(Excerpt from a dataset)
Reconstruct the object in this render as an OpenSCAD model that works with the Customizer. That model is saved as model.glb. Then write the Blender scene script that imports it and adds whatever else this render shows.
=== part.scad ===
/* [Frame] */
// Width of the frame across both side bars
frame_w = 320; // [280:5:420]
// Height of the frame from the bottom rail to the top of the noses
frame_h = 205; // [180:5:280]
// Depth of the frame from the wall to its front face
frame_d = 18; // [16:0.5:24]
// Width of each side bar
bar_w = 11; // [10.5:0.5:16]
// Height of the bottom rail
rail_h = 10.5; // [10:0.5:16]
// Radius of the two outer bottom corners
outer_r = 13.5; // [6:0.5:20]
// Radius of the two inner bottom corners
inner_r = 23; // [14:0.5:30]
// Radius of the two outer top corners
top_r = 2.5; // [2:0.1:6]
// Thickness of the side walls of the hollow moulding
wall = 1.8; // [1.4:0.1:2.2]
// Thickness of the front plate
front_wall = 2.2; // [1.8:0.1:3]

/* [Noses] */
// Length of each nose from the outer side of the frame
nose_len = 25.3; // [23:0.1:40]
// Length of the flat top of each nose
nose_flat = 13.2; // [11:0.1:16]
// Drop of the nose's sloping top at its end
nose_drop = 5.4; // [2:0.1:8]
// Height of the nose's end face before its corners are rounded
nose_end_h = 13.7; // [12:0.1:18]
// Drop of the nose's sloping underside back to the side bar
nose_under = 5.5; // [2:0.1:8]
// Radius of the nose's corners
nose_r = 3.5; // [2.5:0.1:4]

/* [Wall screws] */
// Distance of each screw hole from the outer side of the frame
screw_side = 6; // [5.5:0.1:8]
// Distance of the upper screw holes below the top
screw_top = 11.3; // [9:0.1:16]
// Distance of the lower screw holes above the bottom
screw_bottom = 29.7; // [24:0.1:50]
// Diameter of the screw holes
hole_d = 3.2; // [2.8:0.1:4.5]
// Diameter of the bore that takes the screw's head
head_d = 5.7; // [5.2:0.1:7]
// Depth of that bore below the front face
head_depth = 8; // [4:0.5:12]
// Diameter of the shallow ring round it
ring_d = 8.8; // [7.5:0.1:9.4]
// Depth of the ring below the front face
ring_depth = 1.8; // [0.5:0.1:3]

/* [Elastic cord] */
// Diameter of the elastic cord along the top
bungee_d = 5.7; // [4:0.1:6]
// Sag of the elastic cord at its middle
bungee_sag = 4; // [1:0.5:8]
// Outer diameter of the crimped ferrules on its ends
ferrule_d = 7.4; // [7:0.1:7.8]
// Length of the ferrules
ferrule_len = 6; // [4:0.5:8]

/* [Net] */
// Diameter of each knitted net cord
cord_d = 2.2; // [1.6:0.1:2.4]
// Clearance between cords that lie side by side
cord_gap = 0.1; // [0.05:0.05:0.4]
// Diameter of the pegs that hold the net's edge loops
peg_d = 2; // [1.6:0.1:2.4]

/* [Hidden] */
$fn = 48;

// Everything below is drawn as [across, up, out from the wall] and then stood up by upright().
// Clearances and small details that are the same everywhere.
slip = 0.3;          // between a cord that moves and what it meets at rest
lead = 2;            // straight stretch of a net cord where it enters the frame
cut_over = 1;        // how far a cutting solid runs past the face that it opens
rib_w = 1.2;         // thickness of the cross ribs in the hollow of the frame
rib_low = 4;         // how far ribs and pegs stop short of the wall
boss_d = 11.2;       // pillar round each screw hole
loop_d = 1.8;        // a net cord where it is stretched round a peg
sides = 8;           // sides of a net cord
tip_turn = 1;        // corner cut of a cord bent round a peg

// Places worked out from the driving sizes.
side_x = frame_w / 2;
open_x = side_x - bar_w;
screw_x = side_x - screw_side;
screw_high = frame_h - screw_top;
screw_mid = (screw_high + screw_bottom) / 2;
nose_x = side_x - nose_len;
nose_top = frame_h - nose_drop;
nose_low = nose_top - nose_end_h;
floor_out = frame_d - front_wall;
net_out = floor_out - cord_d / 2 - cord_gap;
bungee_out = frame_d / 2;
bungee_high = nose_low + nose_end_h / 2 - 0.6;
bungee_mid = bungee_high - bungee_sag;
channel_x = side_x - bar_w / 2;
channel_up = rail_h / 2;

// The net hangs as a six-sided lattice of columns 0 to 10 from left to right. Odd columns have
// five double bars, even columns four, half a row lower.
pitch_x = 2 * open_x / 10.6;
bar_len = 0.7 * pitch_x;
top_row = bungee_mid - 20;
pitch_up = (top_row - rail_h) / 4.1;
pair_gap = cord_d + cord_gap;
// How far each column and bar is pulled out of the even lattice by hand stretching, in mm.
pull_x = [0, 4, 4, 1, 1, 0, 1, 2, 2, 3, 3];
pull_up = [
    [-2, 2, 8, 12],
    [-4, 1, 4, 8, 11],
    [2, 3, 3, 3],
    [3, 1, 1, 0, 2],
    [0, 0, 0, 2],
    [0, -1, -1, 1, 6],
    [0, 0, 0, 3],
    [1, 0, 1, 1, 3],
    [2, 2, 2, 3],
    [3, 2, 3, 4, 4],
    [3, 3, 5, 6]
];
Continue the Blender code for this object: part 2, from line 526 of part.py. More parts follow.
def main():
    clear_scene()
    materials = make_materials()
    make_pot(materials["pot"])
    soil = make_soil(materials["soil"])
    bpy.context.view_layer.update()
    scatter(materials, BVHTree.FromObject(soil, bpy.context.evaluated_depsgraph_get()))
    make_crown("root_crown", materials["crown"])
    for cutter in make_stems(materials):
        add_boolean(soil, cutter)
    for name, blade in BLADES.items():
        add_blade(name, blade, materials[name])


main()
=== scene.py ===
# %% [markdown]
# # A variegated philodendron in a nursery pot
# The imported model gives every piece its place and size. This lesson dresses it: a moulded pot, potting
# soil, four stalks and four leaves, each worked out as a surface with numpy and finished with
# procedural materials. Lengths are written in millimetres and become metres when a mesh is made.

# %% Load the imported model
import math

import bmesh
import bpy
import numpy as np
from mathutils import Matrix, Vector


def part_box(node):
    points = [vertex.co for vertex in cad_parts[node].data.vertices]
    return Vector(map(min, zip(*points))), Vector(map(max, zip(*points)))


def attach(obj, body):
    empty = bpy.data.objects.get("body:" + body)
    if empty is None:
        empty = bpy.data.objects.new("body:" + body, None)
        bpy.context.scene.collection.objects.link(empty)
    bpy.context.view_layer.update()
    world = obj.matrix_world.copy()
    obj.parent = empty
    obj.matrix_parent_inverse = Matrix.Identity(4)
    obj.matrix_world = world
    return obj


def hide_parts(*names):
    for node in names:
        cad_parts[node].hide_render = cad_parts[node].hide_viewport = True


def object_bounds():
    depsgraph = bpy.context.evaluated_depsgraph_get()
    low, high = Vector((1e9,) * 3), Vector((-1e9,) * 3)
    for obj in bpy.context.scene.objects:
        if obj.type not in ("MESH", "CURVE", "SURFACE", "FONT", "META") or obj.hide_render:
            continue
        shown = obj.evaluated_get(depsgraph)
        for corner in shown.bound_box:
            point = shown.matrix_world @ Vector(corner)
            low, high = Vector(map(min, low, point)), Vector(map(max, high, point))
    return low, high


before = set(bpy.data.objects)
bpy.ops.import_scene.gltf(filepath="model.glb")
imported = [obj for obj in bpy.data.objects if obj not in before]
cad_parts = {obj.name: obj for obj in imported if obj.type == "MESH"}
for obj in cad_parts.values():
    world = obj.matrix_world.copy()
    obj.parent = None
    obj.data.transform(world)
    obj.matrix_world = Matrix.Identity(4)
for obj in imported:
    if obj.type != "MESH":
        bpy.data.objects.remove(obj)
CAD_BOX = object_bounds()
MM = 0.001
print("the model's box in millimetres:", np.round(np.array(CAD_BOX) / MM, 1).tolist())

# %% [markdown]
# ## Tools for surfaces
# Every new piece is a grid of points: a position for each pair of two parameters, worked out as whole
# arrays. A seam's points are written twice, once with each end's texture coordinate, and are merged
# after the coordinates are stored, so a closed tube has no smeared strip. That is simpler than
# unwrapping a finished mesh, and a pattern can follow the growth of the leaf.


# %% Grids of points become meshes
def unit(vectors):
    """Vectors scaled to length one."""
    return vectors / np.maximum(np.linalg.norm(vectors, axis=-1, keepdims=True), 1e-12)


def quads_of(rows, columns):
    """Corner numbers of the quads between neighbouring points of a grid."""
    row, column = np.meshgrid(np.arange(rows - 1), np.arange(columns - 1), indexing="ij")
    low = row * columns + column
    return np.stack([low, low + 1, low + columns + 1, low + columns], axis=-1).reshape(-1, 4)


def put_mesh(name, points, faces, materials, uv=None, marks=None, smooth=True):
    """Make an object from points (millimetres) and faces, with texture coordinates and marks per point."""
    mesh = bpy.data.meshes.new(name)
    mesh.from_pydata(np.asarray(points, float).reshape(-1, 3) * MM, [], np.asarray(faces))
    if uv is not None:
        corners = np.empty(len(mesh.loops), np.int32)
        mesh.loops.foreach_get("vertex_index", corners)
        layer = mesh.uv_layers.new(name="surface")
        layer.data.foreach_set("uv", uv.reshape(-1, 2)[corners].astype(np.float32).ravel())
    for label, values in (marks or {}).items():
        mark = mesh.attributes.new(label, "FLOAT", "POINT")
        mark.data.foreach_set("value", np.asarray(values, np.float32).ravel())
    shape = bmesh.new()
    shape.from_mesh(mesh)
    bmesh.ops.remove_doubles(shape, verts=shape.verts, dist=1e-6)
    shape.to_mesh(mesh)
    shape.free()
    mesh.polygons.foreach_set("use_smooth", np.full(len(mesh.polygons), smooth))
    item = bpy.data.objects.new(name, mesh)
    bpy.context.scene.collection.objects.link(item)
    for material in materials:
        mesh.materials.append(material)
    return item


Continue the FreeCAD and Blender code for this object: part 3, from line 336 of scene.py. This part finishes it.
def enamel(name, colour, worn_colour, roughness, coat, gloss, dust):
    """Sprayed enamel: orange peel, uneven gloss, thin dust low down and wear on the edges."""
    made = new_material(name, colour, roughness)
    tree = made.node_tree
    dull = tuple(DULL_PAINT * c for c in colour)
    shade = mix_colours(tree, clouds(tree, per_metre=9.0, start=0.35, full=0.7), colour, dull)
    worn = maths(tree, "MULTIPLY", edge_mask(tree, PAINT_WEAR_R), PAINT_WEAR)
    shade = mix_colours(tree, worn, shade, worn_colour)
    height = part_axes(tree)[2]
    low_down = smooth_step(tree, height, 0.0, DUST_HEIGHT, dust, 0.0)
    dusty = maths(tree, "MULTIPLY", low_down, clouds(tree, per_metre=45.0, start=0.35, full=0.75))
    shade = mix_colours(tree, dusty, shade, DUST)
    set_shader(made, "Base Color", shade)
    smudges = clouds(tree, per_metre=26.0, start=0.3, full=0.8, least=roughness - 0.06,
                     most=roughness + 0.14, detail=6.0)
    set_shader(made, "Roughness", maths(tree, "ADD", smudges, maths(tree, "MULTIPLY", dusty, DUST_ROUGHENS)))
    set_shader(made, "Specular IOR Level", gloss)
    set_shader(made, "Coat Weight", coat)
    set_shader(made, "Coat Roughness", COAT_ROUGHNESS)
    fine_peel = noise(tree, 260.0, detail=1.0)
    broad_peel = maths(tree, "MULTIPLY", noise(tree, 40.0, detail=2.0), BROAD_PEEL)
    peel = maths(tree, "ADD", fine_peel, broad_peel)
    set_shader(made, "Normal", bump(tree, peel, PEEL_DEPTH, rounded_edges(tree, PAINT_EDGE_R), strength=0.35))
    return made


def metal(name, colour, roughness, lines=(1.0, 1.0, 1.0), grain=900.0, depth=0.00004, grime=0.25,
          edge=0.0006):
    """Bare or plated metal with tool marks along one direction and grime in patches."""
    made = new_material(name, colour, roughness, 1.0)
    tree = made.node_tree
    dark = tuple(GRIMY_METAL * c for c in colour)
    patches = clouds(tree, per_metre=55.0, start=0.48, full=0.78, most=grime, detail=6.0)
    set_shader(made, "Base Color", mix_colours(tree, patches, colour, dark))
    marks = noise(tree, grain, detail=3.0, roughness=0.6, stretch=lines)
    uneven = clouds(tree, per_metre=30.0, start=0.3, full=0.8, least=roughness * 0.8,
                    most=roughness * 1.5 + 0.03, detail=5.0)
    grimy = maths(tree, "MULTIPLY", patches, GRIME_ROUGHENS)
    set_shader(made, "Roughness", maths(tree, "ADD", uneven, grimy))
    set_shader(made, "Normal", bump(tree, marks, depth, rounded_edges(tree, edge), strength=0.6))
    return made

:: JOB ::
Exactly as written, return the lines from the line containing "bpy.context.scene.collection.objects.link(empty)" through the line containing "if obj.type not", both included.

:: ANSWER FOR THIS EXERCISE ::
        bpy.context.scene.collection.objects.link(empty)
    bpy.context.view_layer.update()
    world = obj.matrix_world.copy()
    obj.parent = empty
    obj.matrix_parent_inverse = Matrix.Identity(4)
    obj.matrix_world = world
    return obj


def hide_parts(*names):
    for node in names:
        cad_parts[node].hide_render = cad_parts[node].hide_viewport = True


def object_bounds():
    depsgraph = bpy.context.evaluated_depsgraph_get()
    low, high = Vector((1e9,) * 3), Vector((-1e9,) * 3)
    for obj in bpy.context.scene.objects:
        if obj.type not in ("MESH", "CURVE", "SURFACE", "FONT", "META") or obj.hide_render:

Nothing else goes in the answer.